Hamburg. Chronisch entzündliche Darmerkrankungen wie Morbus Crohn sind weit verbreitet. Deren Ursachen sind nicht nur genetischer Natur.

Starke Bauchschmerzen, über Wochen anhaltender Durchfall, Blutungen: Das alles können Warnsignale sein für chronisch entzündliche Darmerkrankungen, kurz CED. „Sie kommen gar nicht so selten vor“, sagt Professor Dr. Klaus Herrlinger. „Etwa jeder 250. Mensch in der westlichen Welt leidet weltweit entweder an Morbus Crohn oder Colitis ulcerosa. Das sind die beiden Erkrankungsbilder, mit denen wir es dann zu tun haben“, so der Chefarzt für Innere Medizin und Gastroenterologie von der Asklepios Klinik Nord-Heidberg.

"Hygiene-Theorie" spielt bei Darmerkrankungen eine Rolle

Beide Erkrankungen treten meist mit einem heftigen Schub zwischen dem 20. und 40. Lebensjahr zum ersten Mal auf. Doch was ist die Ursache? „Zum einen gibt es sicher eine genetische Komponente. Aber auch die Hygiene-Theorie spielt eine Rolle“, so der Mediziner, der in Würzburg und Kiel studiert hat und in Freiburg habilitierte.

Chronisch entzündliche Darmerkrankungen seien in westlichen Industrienationen, in denen Kinder sehr sauber aufwachsen, weit verbreiteter als beispielsweise in Afrika. „Wir gehen also davon aus, dass es in mancher Hinsicht auch ganz gesund ist, wenn Kleinkinder nicht ganz steril erzogen werden, sondern auch mal im Dreck buddeln und früh mit Erregern in Kontakt kommen.“

Morbus Crohn befällt den gesamten Verdauungstrakt

Morbus Crohn und Colitis ulcerosa seien einander in der Symptomatik ähnlich. „Der Unterschied ist, dass Colitis ulcerosa allein den Dickdarm befällt, während bei Morbus Crohn vom Mund bis zum After der gesamte Verdauungstrakt betroffen sein kann.“ Was passiert also im Körper? „Es läuft eine Immunreaktion des Darms ab, vergleichbar beispielsweise mit einer Salmonellen-Infektion.
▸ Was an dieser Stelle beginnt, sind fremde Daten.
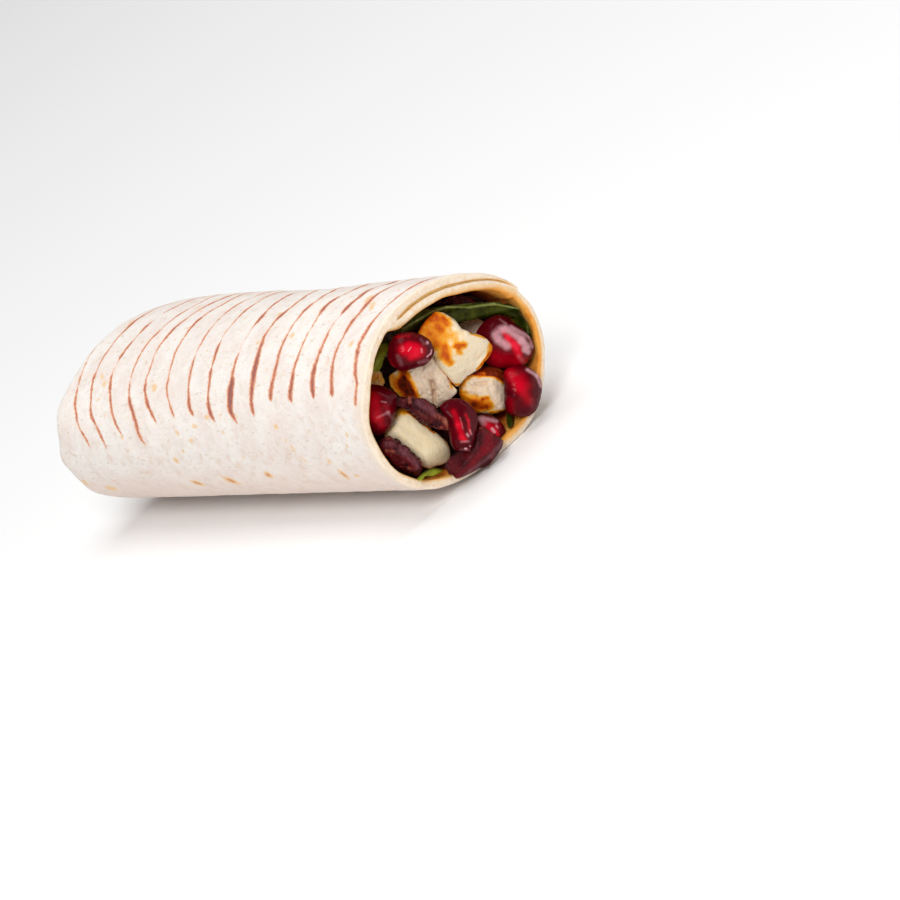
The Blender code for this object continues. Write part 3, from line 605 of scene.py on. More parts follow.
def set_stops(ramp, stops):
    """Give a colour ramp its stops, as (place, colour)."""
    while len(ramp.elements) < len(stops):
        ramp.elements.new(0.5)
    for element, (place, tint) in zip(ramp.elements, stops):
        element.position = place
        element.color = tint


def set_curve(mapping, knots):
    """Draw a curve through (x, y) knots, level beyond its ends."""
    mapping.extend = "HORIZONTAL"
    line = mapping.curves[0]
    while len(line.points) < len(knots):
        line.points.new(0.5, 0.5)
    for point, (x, y) in zip(line.points, sorted(knots)):
        point.location = (x, y)
        point.handle_type = "AUTO_CLAMPED"
    mapping.update()


# ---------------------------------------------------------------------------------------------------------
# The tortilla


def past(angle, end):
    """How far round past that end of the sheet an angle lies, from -180 to 180 degrees."""
    return (angle - end + 180.0) % 360.0 - 180.0


def after(angle, end):
    """0 before that angle of the sheet and 1 after it, over the steep step between."""
    return smooth_step((past(angle, end) + STEP_HALF_ANGLE) / (2.0 * STEP_HALF_ANGLE))


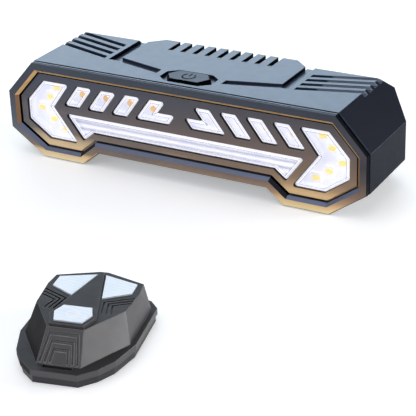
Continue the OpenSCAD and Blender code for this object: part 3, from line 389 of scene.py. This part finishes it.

Mit dem Unterschied, dass bei einer normalen Infektion der Durchfall dann akut ist und von selbst wieder aufhört“, so der Experte.

Man müsse sich das so vorstellen, dass die aus Milliarden von Bakterien bestehende normale Flora des Darms in einen zu engen Kontakt mit dem menschlichen Immunsystem komme. „Offensichtlich funktioniert die natürliche Barriere der Darmschleimhaut bei chronisch entzündlichen Darmerkrankungen nicht. Warum nicht? Das ist immer noch das große Thema der Forschung. Ebenso die Frage, wie man diese Barriere wieder herstellen könnte.“

Die gute Nachricht sei, dass jeder zweite Erkrankte nach einem ersten Schub einen eher „milden Verlauf“ der Erkrankung durchlebe. „Das heißt, diese an sich lebenslange Erkrankung lässt sich medikamentös gut behandeln und einstellen.“ Die andere Hälfte der Patienten sei allerdings schon längerfristig auf stärkere Medikamente, also auf Kortison und Immunsuppressiva sowie Antikörper, sogenannte Biologika, angewiesen.

Heilung schwierig, aber die Krankheit sei „beherrschbar“

Gilt man denn irgendwann als geheilt? „Heilung ist ein großes Wort“, sagt der Chefarzt, der in den USA geboren wurde. „Ich vergleiche die Krankheiten oft mit Bluthochdruck. Wenn der gut eingestellt ist, dann sind Sie beschwerdefrei, aber eben auch nicht geheilt. Es geht also darum, die Krankheit durch individuelle Therapiekonzepte zu beherrschen“, so der Vater von vier Kindern.

„Und die Möglichkeiten der Therapie sind eben zum Glück mittlerweile sehr gut“, so der Chefarzt, der selbst pro Jahr rund 150 Patienten, die von chronisch entzündlichen Darmerkrankungen betroffen sind, behandelt.